Thursday, November 19, 2009

Not good news

Charities, in my opinion, should not be funded by governments or transnational organizations. If they are so funded they are not charities. However, it is the government's duty to protect the lives and liberty of a country's citizens. For the moment, that task as far as British people are concerned rests with Her Majesty's Government that has precious little else to do, there being this far larger and more important government, called the European Union.

Among those whose lives must be protected are young people who are kidnapped and abused as part of a forced marriage and who often have no-one to turn to for help. I say young people advisedly: most of them are girls and young women but there are boys and young men, too. They all need help.

So the news that the Government's Forced Marriage Unit has decided to stop funding the only existing helpline for victims of forced marriages is not exactly a good one.
The Honour Network Helpline (HNV) has had more than 6,000 calls from people fearing for their lives or of being forced to marry against their will.

The government's Forced Marriage Unit (FMU) gave charity Karma Nirvana £43,000 to open the line in April 2008.

But the funding ran out a year later and donations have also dried up.
It is not entirely clear from the story whether funding stopped in April or has gone on till now but is about to stop. Sloppy reporting by the BBC as usual.

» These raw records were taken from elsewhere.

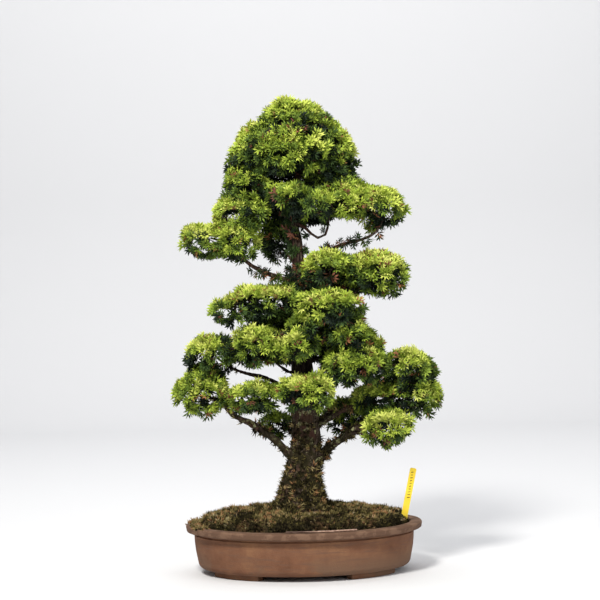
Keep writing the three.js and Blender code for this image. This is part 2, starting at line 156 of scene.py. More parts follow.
def move_corners(mesh, places):
    mesh.vertices.foreach_set("co", np.asarray(places, float).ravel())
    mesh.update()


def clamped(value, low=0.0, high=1.0):
    return max(low, min(high, value))


def swell(place, size):
    """Rounded lumps with creases between them, from 0 in a crease to 1 on a lump."""
    near = noise.voronoi(place / size)[0][0]
    return max(0.0, 1 - near ** 1.6)


# ---- material tools

class Nodes:
    """Adds and joins the nodes of one tree."""

    def __init__(self, tree):
        self.tree = tree

    def add(self, kind, inputs=(), **settings):
        """A node with its settings, and with values or other nodes' outputs for its inputs."""
        node = self.tree.nodes.new(kind)
        for name, value in settings.items():
            setattr(node, name, value)
        for name, value in dict(inputs).items():
            self.give(node.inputs[name], value)
        return node

    def give(self, target, value):
        if isinstance(value, bpy.types.NodeSocket):
            self.tree.links.new(value, target)
        else:
            target.default_value = value

    def ramp(self, source, stops):
        node = self.add("ShaderNodeValToRGB", {"Fac": source})
        elements = node.color_ramp.elements
        elements[0].position, elements[0].color = stops[0][0], (*stops[0][1], 1)
        elements[1].position, elements[1].color = stops[-1][0], (*stops[-1][1], 1)
        for position, colour in stops[1:-1]:
            elements.new(position).color = (*colour, 1)
        return node.outputs["Color"]

    def mix(self, factor, first, second):
        node = self.add("ShaderNodeMix", data_type="RGBA")
        for socket, value in ((0, factor), (6, first), (7, second)):
            self.give(node.inputs[socket], (*value, 1) if isinstance(value, tuple) else value)
        return node.outputs[2]

    def noise(self, vector, scale, detail=3.0, roughness=0.55):
        node = self.add("ShaderNodeTexNoise", {
            "Scale": scale, "Detail": detail, "Roughness": roughness, "Vector": vector,
        })
        return node.outputs["Fac"]

    def band(self, value, low, high, reverse=False):
        """0 to 1 as a value goes from low to high."""
        node = self.add("ShaderNodeMapRange", {
            "From Min": low, "From Max": high, "To Min": float(reverse), "To Max": float(not reverse),
            "Value": value,
        }, interpolation_type="SMOOTHSTEP")
        return node.outputs["Result"]

    def math(self, operation, first, second):
        return self.add("ShaderNodeMath", {0: first, 1: second}, operation=operation).outputs[0]

    def place(self):
        return self.add("ShaderNodeTexCoord").outputs["Object"]

    def stretched(self, vector, scale):
        return self.add("ShaderNodeMapping", {"Scale": scale, "Vector": vector}).outputs["Vector"]

    def hue_and_length(self):
        """A leaf's hue and how far along it a spot is, from the map's U and V."""
        spot = self.add("ShaderNodeUVMap", uv_map="OFBake").outputs["UV"]
        parts = self.add("ShaderNodeSeparateXYZ", {"Vector": spot})
        return parts.outputs["X"], parts.outputs["Y"]

    def axis(self, vector, name):
        return self.add("ShaderNodeSeparateXYZ", {"Vector": vector}).outputs[name]


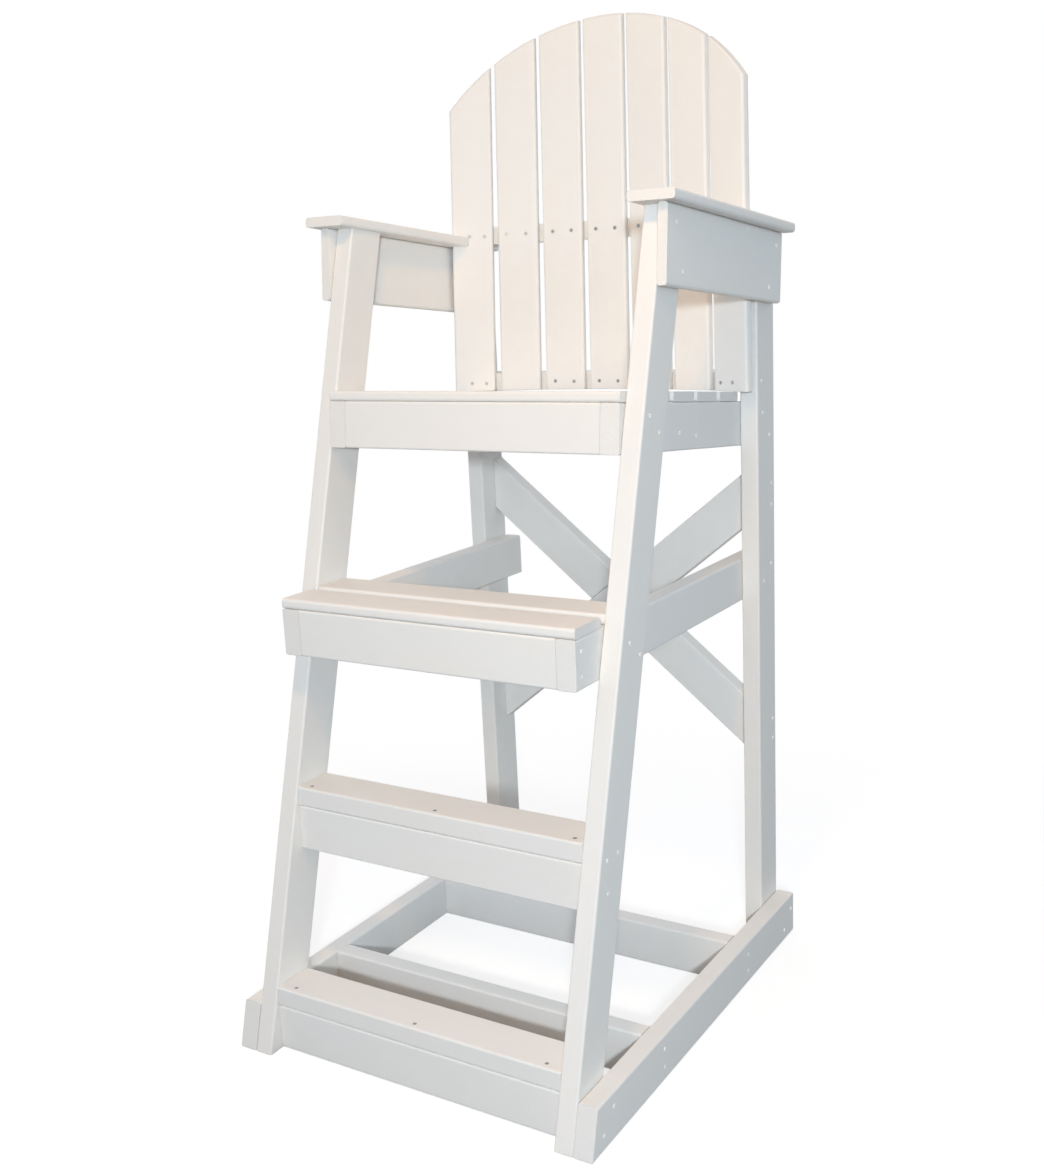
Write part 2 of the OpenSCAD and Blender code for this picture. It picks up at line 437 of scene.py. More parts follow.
    def _end(self, bench: Bench, given: bpy.types.Node) -> bpy.types.NodeSocket:
        """Marks the sawn ends, which look along the board.

        Args:
            bench: The tree's bench.
            given: The group's input node.

        Returns:
            1 on the ends, and 0 elsewhere.
        """
        normal = bench.add("ShaderNodeNewGeometry").outputs["Normal"]
        facing = bench.vector("DOT_PRODUCT", normal, given.outputs["Axis"]).outputs["Value"]
        return bench.ramp(bench.math("ABSOLUTE", facing), *self.end_range)

    def _dust_and_shade(self, bench: Bench, worn: bpy.types.NodeSocket) -> bpy.types.NodeSocket:
        """Marks the corners between boards for painted shade, broken up like dust that gathers
        there.

        Args:
            bench: The tree's bench.
            worn: The pattern that breaks the dust and the painted shade up.

        Returns:
            How much of the dust-and-shade colour shows: painted shade in the corners, partly
            dust.
        """
        # ambient occlusion finds the shaded corners, and their darkening is painted shade
        open_air = bench.add("ShaderNodeAmbientOcclusion", {"Distance": self.corner_shade_reach},
                             samples=6).outputs["AO"]
        closed = bench.ramp(open_air, *self.corner_range)
        return bench.math("MULTIPLY", closed, bench.ramp(worn, *self.dust_and_shade_range))

    def material(self, board: Board) -> bpy.types.Material:
        """Makes one board's material, turned to its grain and with its own tone.

        Args:
            board: The board that it goes on.

        Returns:
            The material.
        """
        draw = random.Random(board.name)
        material = bpy.data.materials.new(f"{self.name}_{board.name}")
        material.use_nodes = True
        bench = Bench(material.node_tree)
        turn = Matrix((board.along, board.across, board.through))
        place = bench.add("ShaderNodeTexCoord").outputs["Object"]
        grain = bench.add("ShaderNodeMapping",
                          {"Vector": place, "Rotation": turn.to_euler("XYZ"),
                           "Location": -(turn @ board.centre)})
        share = 1 + draw.uniform(-self.board_spread, self.board_spread)
        look = bench.add("ShaderNodeGroup", node_tree=self.surface())
        bench.tree.links.new(grain.outputs[0], look.inputs["Grain"])
        look.inputs["Half Size"].default_value = board.size / 2
        look.inputs["Axis"].default_value = board.along
        look.inputs["Tone"].default_value = opaque(c * share for c in self.tone)
        shader = bench.add("ShaderNodeBsdfPrincipled",
                           {"Base Color": look.outputs["Color"],
                            "Roughness": look.outputs["Roughness"],
                            "Normal": look.outputs["Normal"],
                            "IOR": self.ior, "Specular IOR Level": self.specular})
        bench.add("ShaderNodeOutputMaterial", {"Surface": shader.outputs[0]})
        return material

    def dress(self, names: Iterable[str]) -> None:
        """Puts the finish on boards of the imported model.

        Args:
            names: The boards' nodes.
        """
        for name in names:
            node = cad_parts[name]
            node.data.materials.clear()
            node.data.materials.append(self.material(Board.of(name)))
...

We do, however, get the usual platitude from some low level civil servant:
A spokeswoman for the Forced Marriage Unit said: "The government takes forced marriage and honour-based violence extremely seriously, and we remain
committed to working with partners across the voluntary sector to support
And that means what, precisely?

This article in the Independent, mostly about the Forced Marriage Unit issuing guidelines to Embassies and Consulates abroad on the subject of funding of return flights by people abducted into forced marriages, also refers to the slashed funding for the Honour Network Helpline and the Iranian and Kurdish Women’s Rights Organisation. I suspect that in this case "rights" mean basic protection. It refers back to an article published a couple of days earlier, so the BBC is about ten days late with the story but, to be fair, other media outlets do not seem to have picked it up at all.

Here we get an answer to my question: the government cash ran out in April and since then, presumably, there was a certain amount of other funding, which is also running out.

The problem of forced marriages is being recognized by MPs and the government but there seems to be no reasonable strategy of dealing with it.
Last year the Home Affairs Select Committee admitted that the known numbers of forced marriages in the UK represented "just the tip of the iceberg" and called on the Government to provide "sufficient" funding for charities that provide emergency help lines and accommodation for victims. Despite this, the amount of cash available from the Forced Marriage Unit for charities specialising in forced marriage and honour violence prevention over the past year was just £65,000. Next year the Forced Marriage Unit's Domestic Programme Fund will be increased to £84,000 but because the grants are only available for new projects, Karma Nirvana and IKWRO have been rejected.
In other words, let's discard an organization that may have acquired some recognition and experience and start up a completely new one. That sounds like a good way of spending money.

The difficulty here is the word charity. Of course, charities should be self-financing. There should be no government money going to charities. So how do we deal with people who are victims of crime that has not been acknowledged or dealt with adequately until very recently?

In response to the second article there was a letter from two Parliamentary Under-Secretaries of State, FCO and Home Office (scroll down). In it they deal with the situation briskly:
The UK continues to lead the world in tackling forced marriage. You yourselves report that the Forced Marriage Unit (FMU) is increasing its financial support for UK projects, from £65,000 last year to £84,000 this year.

We scrutinise all funding bids to select those offering best value for money, which meet accountability criteria. This means that not all applications will be successful. You report the Honour Network being under threat of closure for want of government funds; but the FCO and Home Office have received no formal request to fund the helpline this financial year. Indeed, officials have on several occasions offered to meet the NGO which runs the Honour Network, Karma Nirvana, to discuss how we can best work together. They have not, so far, taken us up on this offer. Additionally, while the Honour Network does immensely valuable work, it is not true to say that it is "Britain's only national helpline". The FMU's national helpline handled over 1,600 calls last year (and can be reached on 020-7008 0151, or, out of hours, via the FCO's Response Centre).
Good to know there is another helpline though whether people in those circumstances are likely to call the FCO's Response Centre is questionable and we know that they do not always get much help from the police.

The story of renewed funding as told in the Independent article is a little different:
A spokeswoman ... admitted that IKWRO had been unsuccessful in finding extra funding but added that Karma Nirvana were welcome to contact them, something Mrs Sanghera says she has tried to do consistently for six months.
The missing words there are those the BBC quoted about them taking forced marriage and attendant violence very seriously. I do think a little more information is needed as to why the IKWRO have been unsuccessful is needed. And could we the different officials co-ordinate their stories, please?